An extract from the Draft Bishops and Priests (Consecration and Ordination of Women) Measure: Draft Code of Practice – January 2012
In May 2010, the House of Bishops, on the recommendation of the Revision Committee, set up a Working Group, drawn from all three Houses of Synod and chaired by the Bishop of St Edmundsbury and Ipswich. It was charged with drafting an illustrative Code of Practice in connection with the draft legislation before Synod to enable women to be ordained as bishops. As some will recall, there had been an earlier illustrative draft produced by the Legislative Drafting Group in 2008, which was overtaken as a result of changes made to the draft Measure by the revision committee……………………………………
(down to); “There are, however,.certain important questions of detail outstanding – including the complex issues around how a bishop receiving delegated authority in pastoral oversight of congregations with theological objections over women‘s ordination as priests and bishops might be chosen. As things stand, we shall have to decide whether or not such matters are addressed in the Code; and this cannot finally be settled before 2013.
The House of Bishops does not wish to see any outcome that would entrench radical division or give any impression of a ‘two-tier‘ episcopate. Because of their commitment both to this principle and to the most adequate and sustainable provision for theological dissent over the ordination of women, they are seeking a balanced provision within the overall framework that will allow all members of the Church of England to flourish and to pursue the mission to our nation and society that we share.
We are aware as bishops that there are very difficult decisions ahead for many of our clergy and faithful; we want to honour the desire of all who wish to remain loyal Anglicans, fully engaged in this mission. And we are not thinking in terms of a time-limited provision, mindful that such a suggestion was rejected at the Revision stage of amending the legislation under discussion.
In the light of our discussion, the House will continue to uphold these three principles:
In choosing bishops to provide episcopal ministry under diocesan schemes for parishes requesting this provision, diocesan bishops will seek to identify those whose ministry will be consistent with the theological convictions concerning the ordination of women to the priesthood and episcopate underlying the Letter of Request;
The archbishops and bishops commit themselves to seeking to maintain a supply of bishops able to minister on this basis. This will obviously have a bearing on decisions about appointments and on the role of bishops occupying the sees of Beverley, Ebbsfleet and Richborough (which will, as a matter of law, continue to exist even after the Episcopal Ministry Act of Synod has been rescinded).
How these issues should best be handled and whether there are implications for the text of the Code of Practice, of the Act of Synod that rescinds the existing Episcopal Ministry Act of Synod or indeed of the legislation itself will need very careful reflection. The bishops have not come to any settled view on these things. We recognize how important they are and are determined to give them the time and attention they need, having listened to the forthcoming Synod debates.

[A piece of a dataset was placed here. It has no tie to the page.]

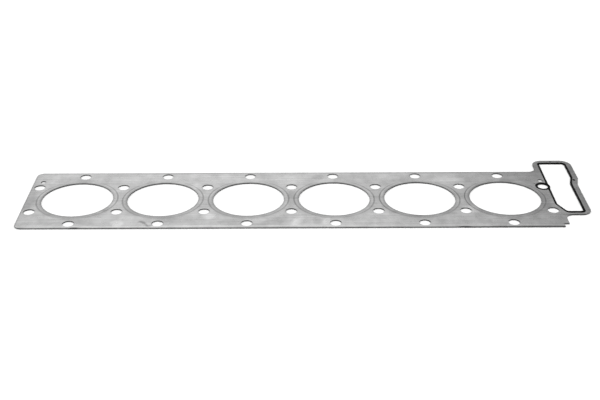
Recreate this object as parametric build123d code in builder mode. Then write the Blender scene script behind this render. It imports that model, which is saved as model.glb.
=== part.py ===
from build123d import *
import os

os.makedirs("parts", exist_ok=True)

# Cylinder head gasket of an in-line six-cylinder engine. A steel sheet is punched for the
# cylinders, head bolts and dowels and has a sealing bead pressed round each cylinder. At the
# gear train end a tab carries a tall cut-out, lined with a moulded rubber seal.
#
# Millimetres. X runs along the crankshaft towards the gear train end, Y across the engine and
# Z up towards the cylinder head. The origin is midway between the end bolt columns, on the
# crankshaft line and on the underside of the sheet. "Near" and "far" are the sides of the
# cut-out towards and away from the cylinders.

# Engine layout
bore_count = 6
bore_pitch = 155.0
outer_bolt_row = 91.4  # crankshaft line to the bolts along the long edges
inner_bolt_row = 47.5  # crankshaft line to the bolts between the cylinders
dowel_row = 70.0  # crankshaft line to both dowels
dowel_inset = 2.0  # plain end dowel, inwards from the first bolt column

# Punched openings, as diameters
cylinder_opening = 129.0
bolt_hole = 20.4
dowel_hole = 9.4
pin_hole = 2.2  # holds the sheet on the pins of the mould that forms the seal

# Steel sheet
sheet_thickness = 1.6
plain_end_margin = 15.0  # beyond the first bolt column
side_margin = 16.1  # beyond the outer bolt rows
gear_end_margin = 17.6  # beyond the last bolt column, below the tab
end_corner_radius = 13.0
notch_length = 9.1  # square notch that keys the gasket at the gear train end
notch_width = 10.5

# Sealing bead pressed into both faces round each cylinder
bead_land = 8.0  # edge of the opening to the middle of the bead
bead_width = 2.4  # at the face
bead_floor = 0.9  # flat bottom
bead_depth = 0.12

# Cut-out for the gear train, as punched in the steel
window_margin = 8.1  # last bolt column to the near side
window_length = 55.0
window_top = 146.7  # from the crankshaft line
window_foot = -57.5  # from the crankshaft line
step_depth = 6.5  # how far the far side steps in, lower down
step_top = 83.0
step_foot = 57.0
bevel_length = 14.4  # slanted corner that clears the last bolt
bevel_width = 33.0
window_near_radius = 6.0
window_far_radius = 9.0
window_foot_radius = 8.0
bevel_top_radius = 12.0
bevel_foot_radius = 10.0
step_radius = 7.0

# Steel rim left round the cut-out
rim_side = 9.5
rim_top = 9.3
rim_foot = 6.5
rim_step_drop = 3.5  # the step of the rim lies this much lower than that of the cut-out
tab_top_radius = 20.0
tab_foot_radius = 18.0
tab_root_radius = 14.0

# Oval passage with a rubber ring, beside the cut-out
passage_drop = 1.2  # its centre, below the inner bolt row
passage_length = 21.0
passage_width = 18.6
ring_width = 4.2
cusp_radius = 1.8  # steel points between the ring and the cut-out, rounded off
ring_blend_radius = 4.0  # rubber, where the ring swells into the cut-out

# Rubber seal
seal_lip = 3.5  # width of the rubber along the cut-out
seal_sill = 6.0  # the same at its foot
seal_proud = 0.5  # height above each face of the sheet
seal_edge_bevel = 0.35

# Pin holes: in the top rim, beside the step and beside the ring
top_pin_shift = 27.3  # from the near side of the cut-out
step_pin_shift = 0.3  # beyond the far side of the cut-out
step_pin_rise = 15.0  # above the foot of the step
ring_pin_x = 0.1  # beyond the outside of the ring
ring_pin_rise = 10.7  # above the centre of the passage

# Places that follow from the sizes above
first_column = -bore_count * bore_pitch / 2
last_column = -first_column
half_width = outer_bolt_row + side_margin
sheet_end = first_column - plain_end_margin
neck_end = last_column + gear_end_margin
window_near = last_column + window_margin
window_far = window_near + window_length
tab_near = window_near - rim_side
tab_far = window_far + rim_side
tab_top = window_top + rim_top
tab_foot = window_foot - rim_foot
passage_center = (last_column, inner_bolt_row - passage_drop)
ring_outside = passage_width / 2 + ring_width
bead_radius = cylinder_opening / 2 + bead_land
top_pin = (window_near + top_pin_shift, window_top + rim_top / 2)
step_pin = (window_far + step_pin_shift, step_foot + step_pin_rise)
ring_pin = (last_column - ring_outside - ring_pin_x, passage_center[1] + ring_pin_rise)

# Corners of each outline, anticlockwise, with the radius that rounds each one
sheet_corners = [
    ((sheet_end, -half_width), end_corner_radius),
    ((neck_end - notch_length, -half_width), 0),
    ((neck_end - notch_length, notch_width - half_width), 0),
    ((neck_end, notch_width - half_width), 0),
    ((neck_end, tab_foot), tab_root_radius),
    ((tab_far - step_depth, tab_foot), tab_foot_radius),
    ((tab_far - step_depth, step_foot - rim_step_drop), step_radius),
    ((tab_far, step_top - rim_step_drop), step_radius),
    ((tab_far, tab_top), tab_top_radius),
    ((tab_near, tab_top), tab_top_radius),
    ((tab_near, half_width), tab_root_radius),
    ((sheet_end, half_width), end_corner_radius),
]


def window_corners(foot_rise):
    """Corners of the window, with its foot raised along the bevel and the far side."""
    bevel_left = bevel_length * (1 - foot_rise / bevel_width)
    return [
        ((window_near + bevel_left, window_foot + foot_rise), bevel_foot_radius),
        ((window_far - step_depth, window_foot + foot_rise), window_foot_radius),
        ((window_far - step_depth, step_foot), step_radius),
        ((window_far, step_top), step_radius),
        ((window_far, window_top), window_far_radius),
        ((window_near, window_top), window_near_radius),
        ((window_near, window_foot + bevel_width), bevel_top_radius),
    ]


def rounded_outline(corners):
    """Draws a closed outline through the corners and rounds each by its own radius."""
    points = [point for point, radius in corners]
    radii = [radius for point, radius in corners]
    FilletPolyline(*points, radius=radii, close=True)


# Outside of the rubber ring round the passage
with BuildSketch() as ring:
    with Locations(passage_center):
        SlotOverall(passage_length + 2 * ring_width, 2 * ring_outside, rotation=90)

# Cut-out in the steel: the window joined to the seat of the ring
with BuildSketch() as cutout:
    with BuildLine():
        rounded_outline(window_corners(0))
    make_face()
    add(ring.sketch)
    cusps = cutout.vertices().sort_by_distance((window_near, passage_center[1]))[:2]
    fillet(cusps, cusp_radius)

# Clear opening that the rubber leaves in the window, with a wider sill at its foot
with BuildSketch() as clear_opening:
    with BuildLine():
        rounded_outline(window_corners(seal_sill - seal_lip))
    make_face()
    offset(amount=-seal_lip)
    add(ring.sketch, mode=Mode.SUBTRACT)
    blends = clear_opening.vertices().sort_by_distance((window_near, passage_center[1]))[:2]
    fillet(blends, ring_blend_radius)

# Grooves that one bead leaves in the two faces, round the origin
with BuildPart() as bead:
    with BuildSketch(Plane.XZ):
        with BuildLine():
            Polyline(
                (bead_radius - bead_width / 2, sheet_thickness),
                (bead_radius - bead_floor / 2, sheet_thickness - bead_depth),
                (bead_radius + bead_floor / 2, sheet_thickness - bead_depth),
                (bead_radius + bead_width / 2, sheet_thickness),
                close=True,
            )
        make_face()
    revolve(axis=Axis.Z)
    mirror(about=Plane.XY.offset(sheet_thickness / 2))

with BuildPart() as gasket_sheet:
    with BuildSketch():
        with BuildLine():
            rounded_outline(sheet_corners)
        make_face()
        with GridLocations(bore_pitch, 0, bore_count, 1):
            Circle(cylinder_opening / 2, mode=Mode.SUBTRACT)
        with GridLocations(bore_pitch, 2 * outer_bolt_row, bore_count, 2):
            Circle(bolt_hole / 2, mode=Mode.SUBTRACT)
        with Locations((0, -inner_bolt_row)):
            with GridLocations(bore_pitch, 0, bore_count + 1, 1):
                Circle(bolt_hole / 2, mode=Mode.SUBTRACT)
        # The oval passage takes the last place of this row
        with Locations((-bore_pitch / 2, inner_bolt_row)):
            with GridLocations(bore_pitch, 0, bore_count, 1):
                Circle(bolt_hole / 2, mode=Mode.SUBTRACT)
        with Locations((first_column + dowel_inset, dowel_row), (last_column, dowel_row)):
            Circle(dowel_hole / 2, mode=Mode.SUBTRACT)
        with Locations(top_pin, step_pin, ring_pin):
            Circle(pin_hole / 2, mode=Mode.SUBTRACT)
        add(cutout.sketch, mode=Mode.SUBTRACT)
    extrude(amount=sheet_thickness)
    with GridLocations(bore_pitch, 0, bore_count, 1):
        add(bead.part, mode=Mode.SUBTRACT)

with BuildPart() as window_seal:
    with BuildSketch(Plane.XY.offset(-seal_proud)):
        add(cutout.sketch)
        add(clear_opening.sketch, mode=Mode.SUBTRACT)
        with Locations(passage_center):
            SlotOverall(passage_length, passage_width, rotation=90, mode=Mode.SUBTRACT)
    extrude(amount=sheet_thickness + 2 * seal_proud)
    chamfer(window_seal.faces().filter_by(Axis.Z).edges(), seal_edge_bevel)

gasket_sheet.part.label = "gasket_sheet"
export_step(gasket_sheet.part, "parts/gasket_sheet.step")
window_seal.part.label = "window_seal"
export_step(window_seal.part, "parts/window_seal.step")
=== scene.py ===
import math

import bpy
from mathutils import Matrix, Vector


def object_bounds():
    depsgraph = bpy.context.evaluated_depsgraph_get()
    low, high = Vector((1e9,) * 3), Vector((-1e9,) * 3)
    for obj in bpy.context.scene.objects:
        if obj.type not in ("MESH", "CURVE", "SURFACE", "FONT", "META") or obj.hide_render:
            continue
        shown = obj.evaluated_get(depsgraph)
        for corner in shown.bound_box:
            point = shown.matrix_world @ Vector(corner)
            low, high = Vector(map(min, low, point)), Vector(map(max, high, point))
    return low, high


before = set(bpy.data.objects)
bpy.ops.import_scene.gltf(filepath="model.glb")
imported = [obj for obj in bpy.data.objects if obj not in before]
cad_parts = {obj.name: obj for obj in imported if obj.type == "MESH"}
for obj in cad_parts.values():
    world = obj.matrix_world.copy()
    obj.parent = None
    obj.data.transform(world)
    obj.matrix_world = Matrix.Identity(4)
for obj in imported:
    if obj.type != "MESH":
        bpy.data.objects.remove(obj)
cad_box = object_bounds()
scene = bpy.context.scene


# --- Gasket sheet ---------------------------------------------------------------------------
# One sheet of cold rolled spring steel, punched in a press, with a bead pressed into both
# faces round each cylinder. The mill leaves faint streaks along its length, and a thin
# coating against sticking dries on it in cloudy stains.
STEEL_GREY = "#AFAFAF"
NEAR_EDGE = cad_box[0].y
FAR_EDGE = -NEAR_EDGE
PLAIN_END = cad_box[0].x
CYLINDER_PITCH = 0.155
END_BOLTS = 0.465  # from the middle of the sheet to its end bolt columns
CYLINDER_RIM = 0.066  # from the middle of a cylinder to just outside its edge
BOLT_REACH = 0.108  # from the middle of a cylinder to just outside the holes round it
CLOUD_LENGTH = 0.030
CLOUD_WIDTH = 0.045
STREAK_LENGTH = 0.120
STREAK_WIDTH = 0.005  # coarser than the real roll marks, which are too fine to show
MOTTLE_SIZE = 0.014
STAIN_EDGE = 0.011  # size of the bays and tongues in the outline of a stain
STAIN_WANDER = 0.006  # how far they reach in and out
STAIN_FADE = (0.5, 1.35)  # shares of its size at which a stain starts to fade and is gone
MARK_FADE = (0.6, 1.2)  # the same for a mark with a clean outline
NOISE_LOW = 0.3  # nearly all of a noise lies between these two values
NOISE_HIGH = 0.7
RING_START = 0.060  # the shading round a cylinder lies between these two radii
RING_END = 0.090
NEARWARD = (-0.30, -1.00, 0)  # towards the near edge, and a little to the plain end
FARWARD = (-0.50, 0.85, 0)  # towards the far edge and the plain end
EDGE_ROUNDING = 0.0020  # wider than the real rolled edge, which is too fine to show
EDGE_TILT = (0.75, 0.99)  # how upright the rounded surface is in mid edge and on the flat
# painted shade in the middle of a rolled edge
EDGE_SHADE = 0.38
WALL_FOOT = 0.0001  # the painted shade on a wall changes between these two heights
WALL_HEAD = 0.0014
SMALL_WALL = (0.36, 0.06)  # painted shade at the foot and the head of a small hole's wall
ROOMY_WALL = (1.00, 0.38)  # the same for the walls of the cylinders and of the outline
STEEL_ROUGHNESS = (0.24, 0.32)
OUTLINE_SKIN = 0.0005  # a wall that lies within this of the outline belongs to it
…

As bishops, we are very much aware that the Synod faces probably the most significant set of legislative decisions it has had to deal with for some twenty years. For most in the Church of England, what is in view is a deeply positive change, a great gift to the Church and its ministry in the twenty-first century; for others, who are no less valued and beloved brothers and sisters in the Body of Christ, there are deep concerns and uncertainties about the future. In these circumstances, we have to discern how best to take that responsibility for each other 3
that is laid upon us by our communion in Christ. Our prayer is that we can help one another forward, refusing to be imprisoned by a sense of burden and anxiety:
Have no anxiety about anything, but in everything with prayer and supplication, with thanksgiving, let your requests be made known to God. And the peace of God which passes all understanding, will keep your hearts and minds in Jesus Christ our Lord.
Rowan Cantuar: Sentamu Ebor:
One wonders precisely how the Archbishops’ desire that there not be introduced any idea of a ‘two-tier’ episcopate, can possibly be equated to their desire to deny a woman diocesan bishop the right to choose who will exercise and episcopal ministry within her diocese. If such a policy were to be adopted, the House of Bishops in the Church of England would be divided on nothing other than the gender of the bishops. That would be discrimination.
Clearly, it is the Archbishops’ desire that the use of ‘Flying Bishops‘ be continued – even if women are ordained to the episcopate. This already maintains a two-tiered order of Bishops. However, if these (male) F.B.s are licenced to perform episcopal ministry within a diocese without the express permission of the female diocesan bishop, an even further expression of discrimination is being practised.
Further, to continue the process of allowing for anti-women-clergy candidates for the ministry – in a Church which does not discriminate against women clergy, is to further confuse the issue – radically institutionalisong an endemic culture of discrimination on the basis of gender, something the Church of England does not need to enshrine in its statute books.
One hopes the upcoming General Synod will profoundly reject the Archbishops’ proposal to discriminate in this way against the many women in the Church of England who feel they have a legitimate call into the ministry and, in certain cases, leadership of the Church in that Province of the Anglican Communion.